Soccer Cheating a Societal Problem

Soccer Cheating a Societal Problem

Even those who don’t follow or understand soccer (and that includes most Americans even now) should have found something moving about the final of the latest Africa Cup of Nations in Johannesburg. As expected, Nigeria won, though only by 1-0. But the heroes of the tournament were surely the team they beat, Burkina Faso. This penniless land-locked country of only 17 millions, one tenth of the Nigerian population, has suffered from every possible misfortune since gaining independence.1 Besides, the Burkinabé team was faced with multiple obstacles in the tournament—from refereeing so bad in the semi-final against Ghana that Slim Jdidi, the Tunisian ref, was subsequently suspended, to fields so bad as to account for multiple injuries sustained by players. To see the players kneeling and raising their arms to heaven after qualifying for the final was a sight to warm the heart of every sporting romantic.

 

If only there hadn’t also been something to chill the blood.
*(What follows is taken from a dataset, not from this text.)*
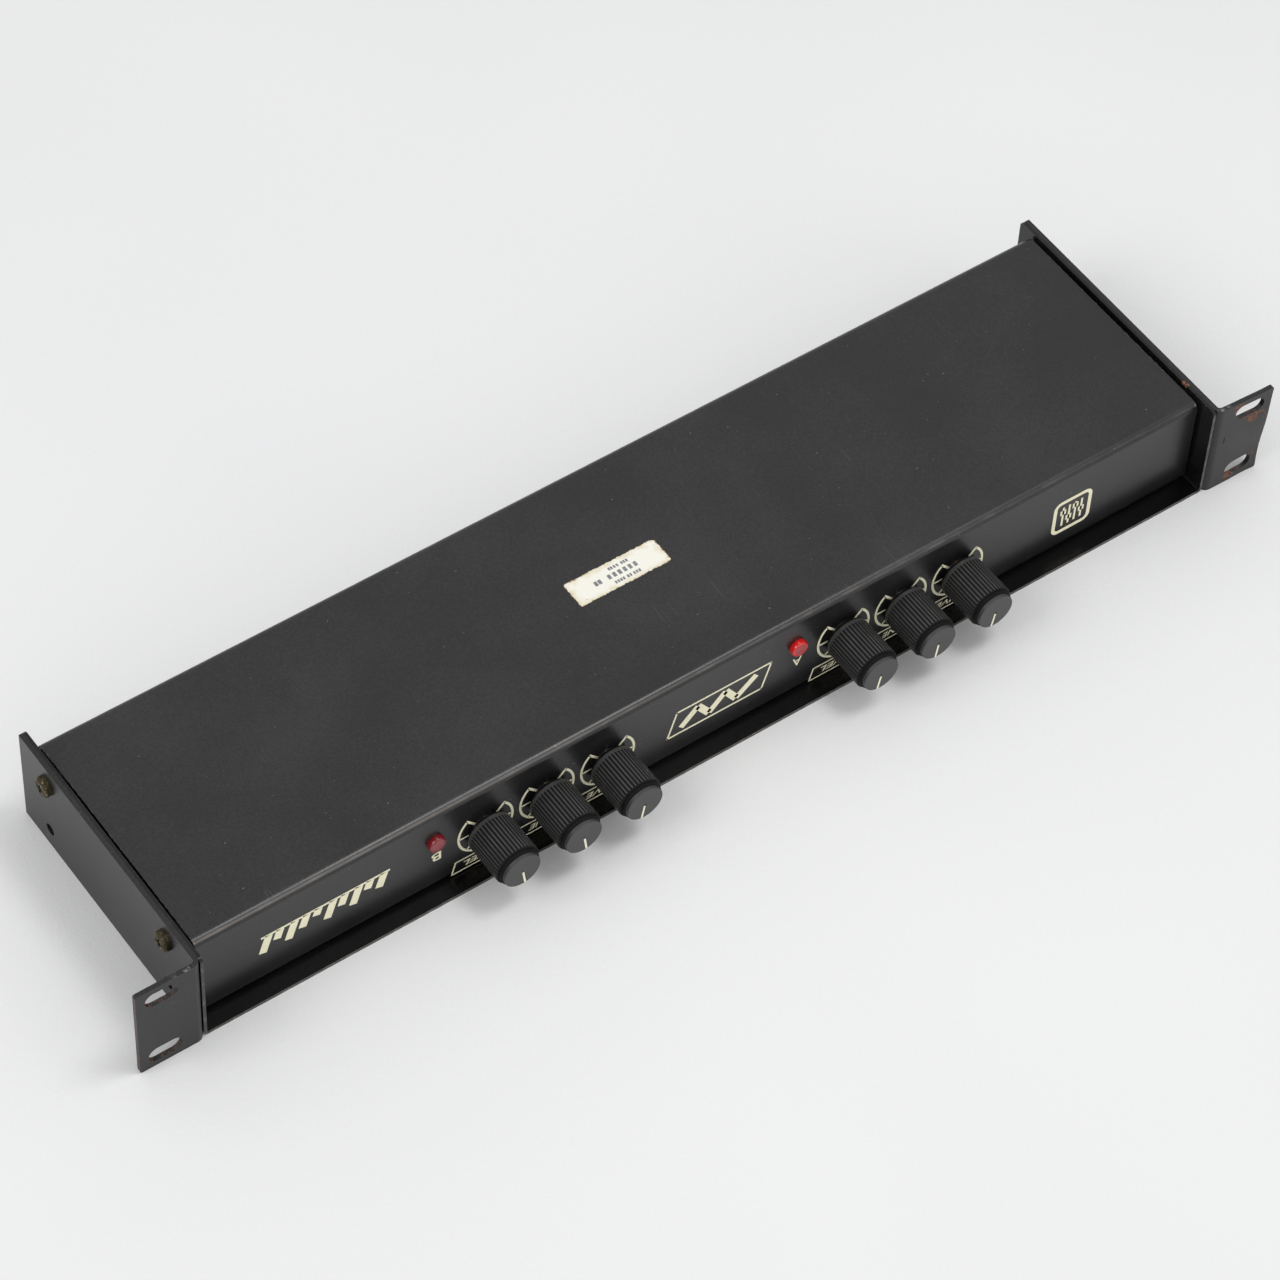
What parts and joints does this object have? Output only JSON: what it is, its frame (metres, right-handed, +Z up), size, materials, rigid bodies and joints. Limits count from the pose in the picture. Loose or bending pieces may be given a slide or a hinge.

It’s true that the team coach said that his players were used to playing in difficult conditions and knew how to make do, but then he should know about making do. He is none other than Paul Put, who now plies his trade in Africa after he was kicked out of the game in his native Belgium. And the last stages of this Cup of Nations coincided with a devastating report from Europol, the European crime-fighting organisation, about the extent of match-fixing in European soccer. "Match-fixing has always existed in football," Put says, and again he should know what he is talking about after his ban for rigging two games while manager of Lierse. He compares himself with Lance Armstrong, “who is pointed at but everybody was taking drugs,” says Put. “It's unfortunate but I think in every sport you have to face those things. That is reality but what can you do about that?"